Under a 25-year development programme, the government had intended to incorporate part of Oromiya into the boundaries of the capital Addis Ababa, only scrapping the plan after months of protests.

Saturday's demonstrations, which witnesses said also took place in the capital and in the Oromiya town of Woliso, were to press for the release of people detained in those earlier protests.

"Gunshots rang out throughout the day ... at least two (people) have died," the Ambo resident, who did not wish to give his name, told Reuters.

Other residents in Ambo said police carried out door-to-door searches looking for people suspected of having participated in the demonstrations.
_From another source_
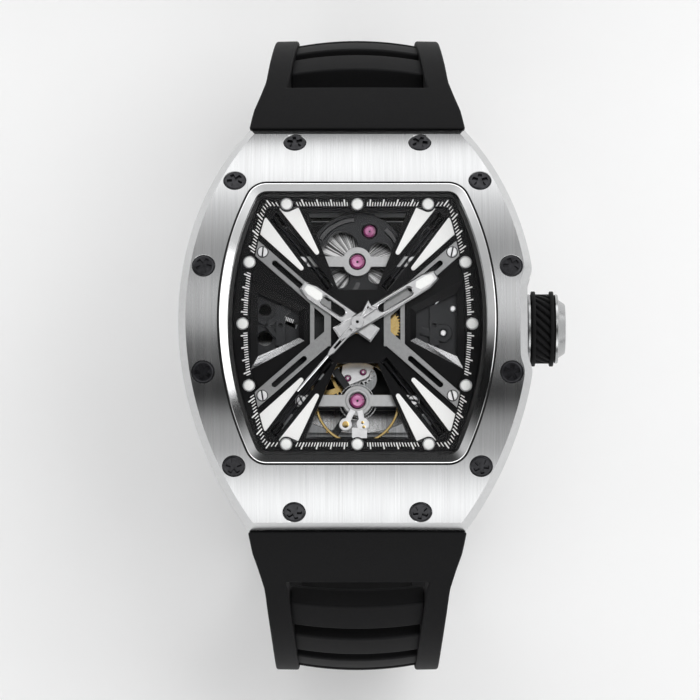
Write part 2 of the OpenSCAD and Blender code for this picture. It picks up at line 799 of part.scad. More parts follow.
module movement_screws() color(polished) at_dial() for (place = bar_screw_at) at(place)
    translate([0, 0, bar_z1]) slotted_screw(small_head_r, small_head_t, small_shank_r, 2, 5 * place[0]);

module regulator() color(white) at_dial() {
    plate(bar_z1, bar_z1 + 0.25) at(balance_at) {
        difference() {
            circle(1.45);
            circle(1.1);
        }
        rotate(244) translate([1.2, -0.22]) square([2.3, 0.44]);
        rotate(283) translate([1.2, -0.2]) square([1.9, 0.4]);
    }
    box([-0.65, -14.3, plate_z1], [1.17, -12.65, plate_z1 + 0.8]);
}

hour_z = 0.5;
minute_z = 1;
seconds_z = 1.5;
hand_t = 0.25;
pipe_r = 0.95;
cannon_r = 0.68;
sweep_r = 0.33;

// Turns a hand drawn along +Y to where it points, clockwise from 12 o'clock
module pointing(clock) rotate([0, 0, -clock]) children();

module hand_blade(len, slot_from, slot_len, tail_len) difference() {
    union() {
        polygon([
            [-hand_w / 2, -tail_len], [hand_w / 2, -tail_len], [hand_w / 2, len - hand_w * 0.75],
            [hand_w * 0.28, len], [-hand_w * 0.28, len], [-hand_w / 2, len - hand_w * 0.75]
        ]);
        circle(1.25);
    }
    hull() for (y = [slot_from + 0.5, slot_from + slot_len - 0.5]) translate([0, y]) circle(0.5, $fn = 32);
}

module lume_pad(len) plate(hand_t, hand_t + 0.08) polygon([
    [-0.55, len - 2.6], [0, len - 3], [0.55, len - 2.6], [0.55, len - 1.2], [0.3, len - 0.5],
    [-0.3, len - 0.5], [-0.55, len - 1.2]
]);

module hour_hand() color(polished) at_dial() translate([0, 0, hour_z]) pointing(hour_at) difference() {
    plate(0, hand_t) hand_blade(hour_len, 1.9, 3.4, 2.65);
    post(pipe_r, -1, 1);
}

module hour_lume() color(white) at_dial() translate([0, 0, hour_z]) pointing(hour_at) lume_pad(hour_len);

module minute_hand() color(polished) at_dial() translate([0, 0, minute_z]) pointing(minute_at) difference() {
    plate(0, hand_t) hand_blade(minute_len, 3, 4.8, 2.9);
    post(cannon_r, -1, 1);
}

module minute_lume() color(white) at_dial() translate([0, 0, minute_z]) pointing(minute_at)
    lume_pad(minute_len);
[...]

The government made no mention of casualties during the protests, saying in a statement it would not tolerate any threats to the country's "hard-earned peace".

Attempts by Reuters to contact the government spokesman were not successful.

The 25-year development plan, aimed at attracting investment to help industrialise Ethiopia's primarily agrarian economy, first sparked small protests in 2014.

Those demonstrations grew in scale after it emerged last November that the scheme included plans to incorporate land near Ginchi, a town in Oromiya, within the Addis Ababa area.